Aber wie wirkt sich das "Spiegel"-Porträt darauf aus? Meinungsforscher Richard Hilmer, dessen Rat Schulz gerne annahm, sieht Gefahren. "Martin Schulz' Problem ist, dass er durch seine lange europäische Karriere kaum Hausmacht im NRW-Landesverband und schon gar nicht in Berlin hat", sagt Hilmer. "Der Spiegel-Bericht dürfte ihm da kaum geholfen haben", glaubt er. Seine Kritik ist schonungslos. "Die SPD hat es im gesamten Wahlkampf und auch jetzt noch sträflich vernachlässigt, dem Hype um Martin Schulz wirklich auf den Grund zu gehen", schimpft Hilmer.
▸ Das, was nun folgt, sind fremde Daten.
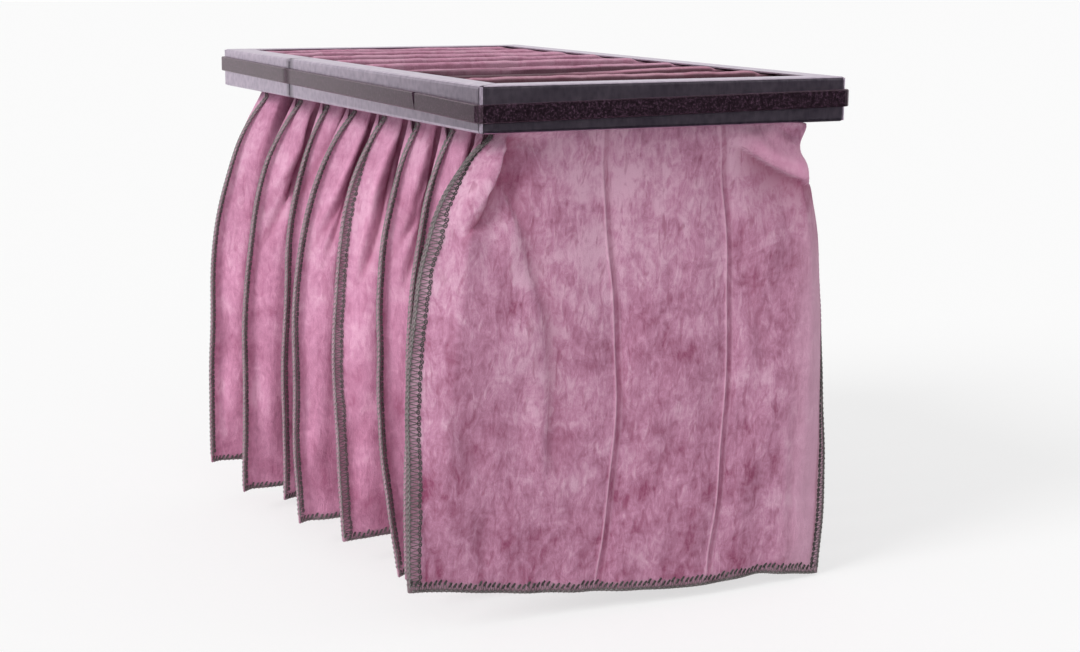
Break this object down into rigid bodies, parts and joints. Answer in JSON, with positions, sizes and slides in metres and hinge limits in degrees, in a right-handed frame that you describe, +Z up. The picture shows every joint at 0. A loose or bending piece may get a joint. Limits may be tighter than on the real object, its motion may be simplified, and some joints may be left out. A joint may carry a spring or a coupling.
{
  "type": "pocket air filter",
  "caption": "Pocket air filter: a folded steel header with a foam gasket, and media pockets sewn round three sides that hang from clip bars.",
  "frame": {"origin": "on the underside of the front rail's lip, at the middle of its length and width, in the plane that the header seats on", "axes": "+Z up out of the dirty-air side; +Y along the header's length, from the front rail to the back rail; +X to the right across the header"},
  "size_m": [0.2875, 0.4246, 0.3045],
  "materials": {
    "galvanised_steel": "galvanised, fine spangle",
    "bar_steel": "galvanised",
    "black_foam": "matt closed-cell foam",
    "pink_media": "mottled synthetic fleece",
    "overlock_thread": "dark and pale overlock thread",
    "spacer_media": "pale synthetic fleece"
  },
  "bodies": {
    "root": {"clip_bar_1": "bar_steel", "clip_bar_2": "bar_steel", "clip_bar_3": "bar_steel", "clip_bar_4": "bar_steel", "clip_bar_5": "bar_steel", "clip_bar_6": "bar_steel", "clip_bar_7": "bar_steel", "clip_bar_8": "bar_steel", "clip_bar_9": "bar_steel", "edge_stitching_1": "overlock_thread", "edge_stitching_2": "overlock_thread", "edge_stitching_3": "overlock_thread", "edge_stitching_4": "overlock_thread", "edge_stitching_5": "overlock_thread", "edge_stitching_6": "overlock_thread", "edge_stitching_7": "overlock_thread", "edge_stitching_8": "overlock_thread", "gasket_strip": "black_foam", "header_frame": "galvanised_steel", "pocket_1": "pink_media", "pocket_2": "pink_media", "pocket_3": "pink_media", "pocket_4": "pink_media", "pocket_5": "pink_media", "pocket_6": "pink_media", "pocket_7": "pink_media", "pocket_8": "pink_media", "spacer_left_1": "spacer_media", "spacer_left_2": "spacer_media", "spacer_left_3": "spacer_media", "spacer_left_4": "spacer_media", "spacer_left_5": "spacer_media", "spacer_left_6": "spacer_media", "spacer_left_7": "spacer_media", "spacer_left_8": "spacer_media", "spacer_right_1": "spacer_media", "spacer_right_2": "spacer_media", "spacer_right_3": "spacer_media", "spacer_right_4": "spacer_media", "spacer_right_5": "spacer_media", "spacer_right_6": "spacer_media", "spacer_right_7": "spacer_media", "spacer_right_8": "spacer_media"}
  },
  "joints": []
}
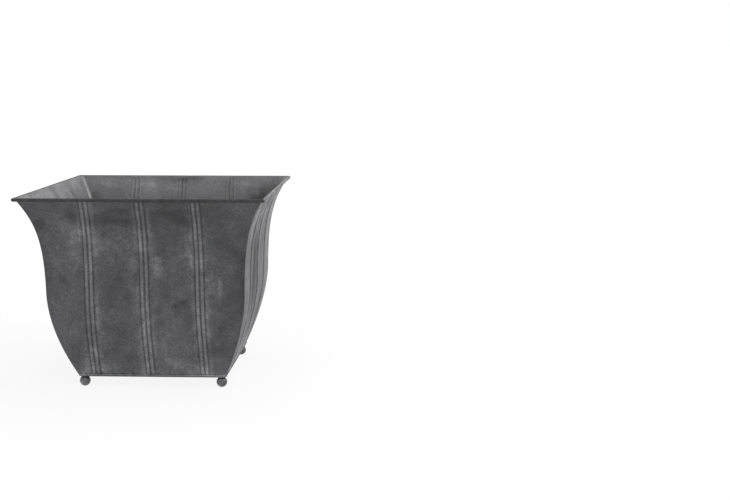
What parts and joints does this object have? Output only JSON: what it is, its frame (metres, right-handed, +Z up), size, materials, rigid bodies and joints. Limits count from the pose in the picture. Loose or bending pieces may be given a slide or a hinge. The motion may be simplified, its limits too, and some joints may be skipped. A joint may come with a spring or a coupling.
{
  "type": "planter",
  "caption": "Flared square sheet-metal planter with ogee sides, pressed vertical beads, a wired rim, a drained tray base and ball feet.",
  "frame": {"origin": "on the floor under the middle of the planter, midway between the four feet", "axes": "+Z up; -Y faces the viewer (front), +X to the viewer's right"},
  "size_m": [0.406, 0.406, 0.327],
  "materials": {
    "aged_zinc": "matte",
    "steel_wire": "satin",
    "solder": "satin",
    "foot_metal": "satin",
    "plated_steel": "satin"
  },
  "bodies": {
    "root": {"base_tray": "aged_zinc", "front_panel": "aged_zinc", "rim_wire_front": "steel_wire", "right_panel": "aged_zinc", "rim_wire_right": "steel_wire", "back_panel": "aged_zinc", "rim_wire_back": "steel_wire", "left_panel": "aged_zinc", "rim_wire_left": "steel_wire", "corner_seam_front_left": "solder", "ball_foot_front_left": "foot_metal", "foot_washer_front_left": "plated_steel", "foot_screw_front_left": "plated_steel", "corner_seam_front_right": "solder", "ball_foot_front_right": "foot_metal", "foot_washer_front_right": "plated_steel", "foot_screw_front_right": "plated_steel", "corner_seam_back_right": "solder", "ball_foot_back_right": "foot_metal", "foot_washer_back_right": "plated_steel", "foot_screw_back_right": "plated_steel", "corner_seam_back_left": "solder", "ball_foot_back_left": "foot_metal", "foot_washer_back_left": "plated_steel", "foot_screw_back_left": "plated_steel"}
  },
  "joints": []
}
Wer waren die Menschen, die den Sozialdemokraten und ihrem neuen Kanzlerkandidaten so viel Zuspruch gaben, was wünschen sie sich? "In den Antworten liegt der Schlüssel für die SPD."

Neben der Aufarbeitung ist nun der Blick nach vorn wichtig. Hilmer sieht in der Migrationspolitik eine Chance für die SPD. Weder die FDP noch die Grünen oder die Linken könnten Lösungsvorschläge anbieten wie eine Volkspartei, die Union sei in der Frage zerstritten. Ob das klappen kann? Unklar. Zumindest aber kann Schulz jetzt nicht mehr wie im Wahlkampf sagen: "Wenn ich nur wüsste, was ich falsch gemacht habe."